IndexingPipeline¶
- async indexing_api.chunk_rag_data()¶
Dummy endpoint for data chunking (RAG).
- async indexing_api.crawl_data()¶
Dummy endpoint for data crawling.
- async indexing_api.index_data(url: str, question: str, answer: str, language: str)¶
Upsert a single entry to the FAQ dataset.
- Parameters:
url (str) – URL where the entry article can be found
question (str) – The FAQ question
answer (str) – The question answer
language (str) – The article language
- Returns:
The article id, url, question, answer and language upon successful completion of the process
- Return type:
dict
- async indexing_api.index_faq_data(sitemap_url: str = 'https://faq.bsv.admin.ch/sitemap.xml', proxy: str = None, k: int = 0)¶
Add and index data for Autocomplete to the FAQ database.
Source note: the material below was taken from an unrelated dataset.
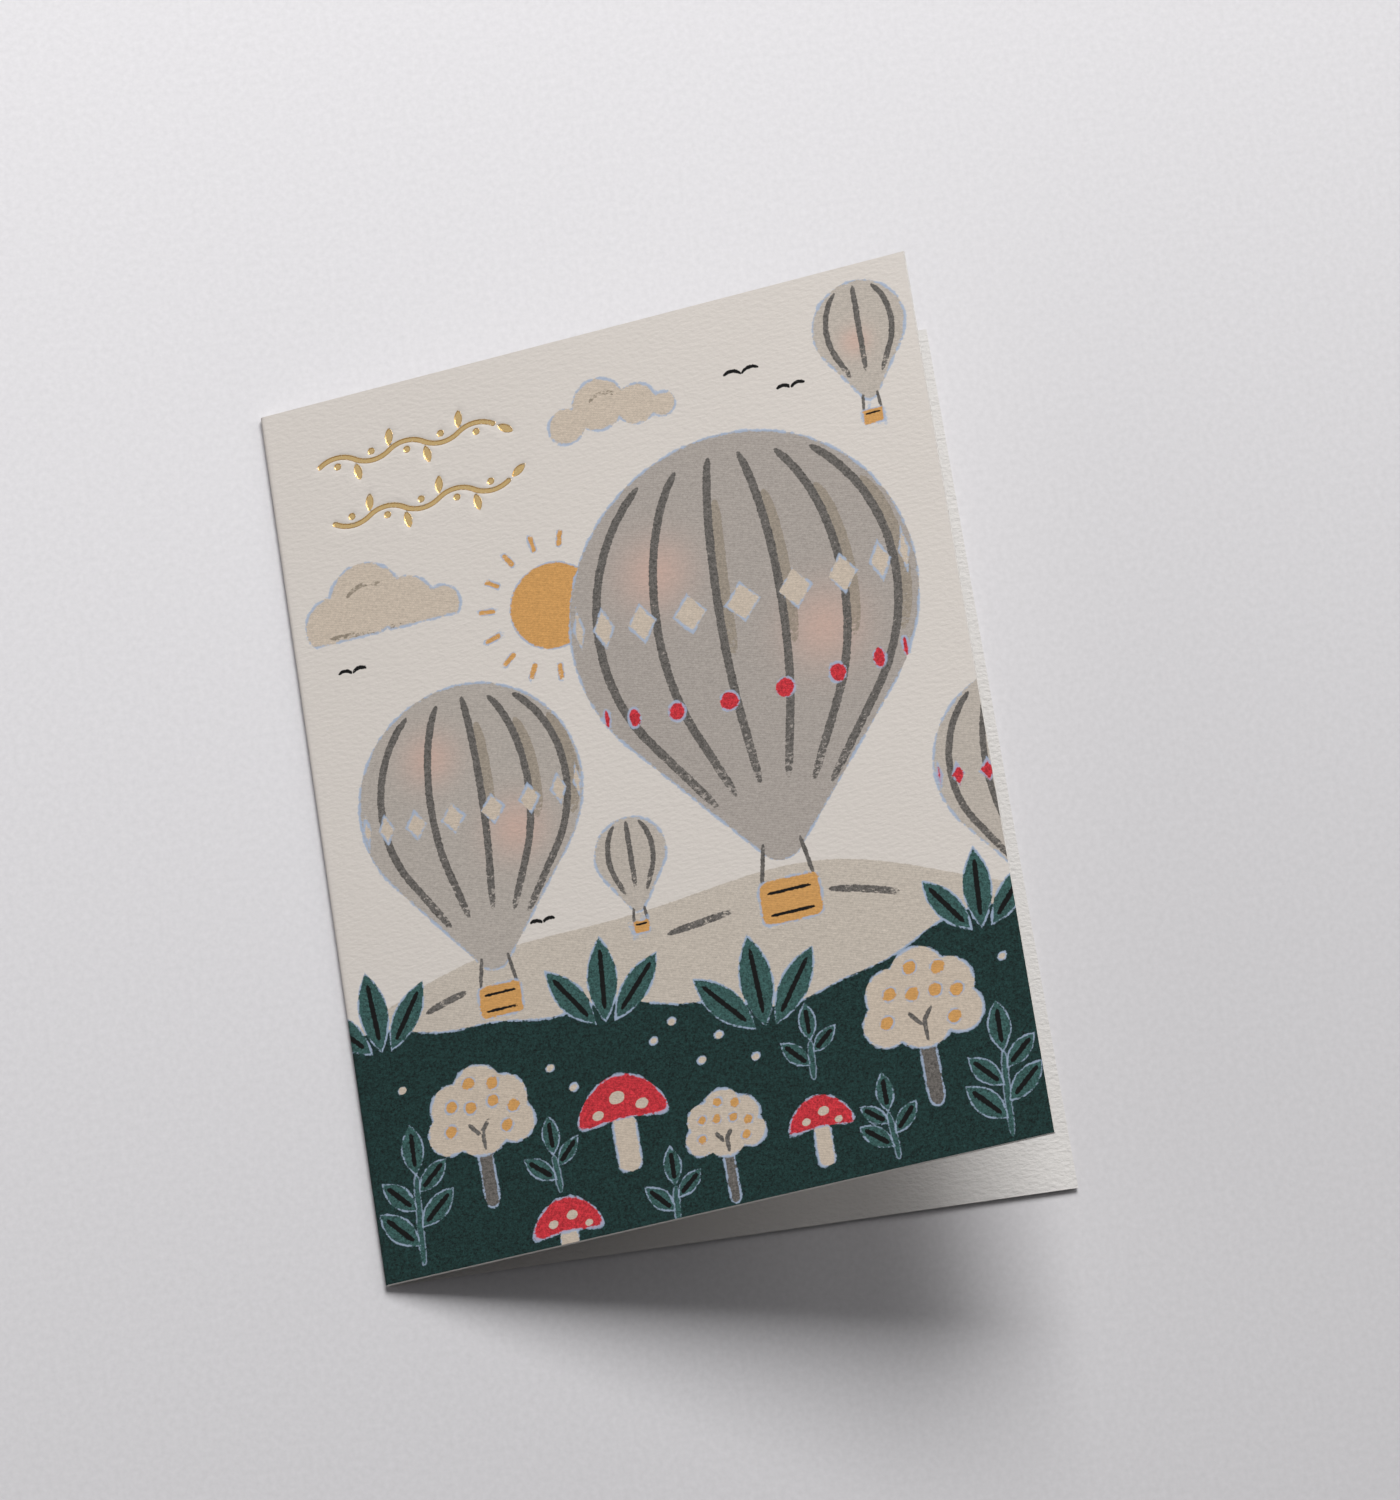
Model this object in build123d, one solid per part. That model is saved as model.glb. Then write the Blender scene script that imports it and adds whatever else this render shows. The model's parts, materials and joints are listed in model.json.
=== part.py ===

The data is obtained by scraping the website sitemap_url.
- Parameters:
sitemap_url (str, default ‘https://faq.bsv.admin.ch/sitemap.xml’) – the sitemap.xml URL of the website to scrap
proxy (str, optional) – Proxy URL if necessary
k (int, default 0) – Number of article to scrap and log to test the method.
- Returns:
Confirmation message upon successful completion of the process
- Return type:
str
- async indexing_api.index_faq_vectordb()¶
Add and index test data for Autocomplete to the FAQ database.
- Returns:
Confirmation message upon successful completion of the process
- Return type:
str
- async indexing_api.index_rag_vectordb()¶
Add and index test data for RAG to the embedding database.
- Returns:
Confirmation message upon successful completion of the process
- Return type:
str
- async indexing_api.parse_faq_data()¶
Dummy endpoint for FAQ data parsing.
- async indexing_api.parse_rag_data()¶
Dummy endpoint for data parsing (RAG).
- async indexing_api.scrap_data()¶
Dummy endpoint for data scraping.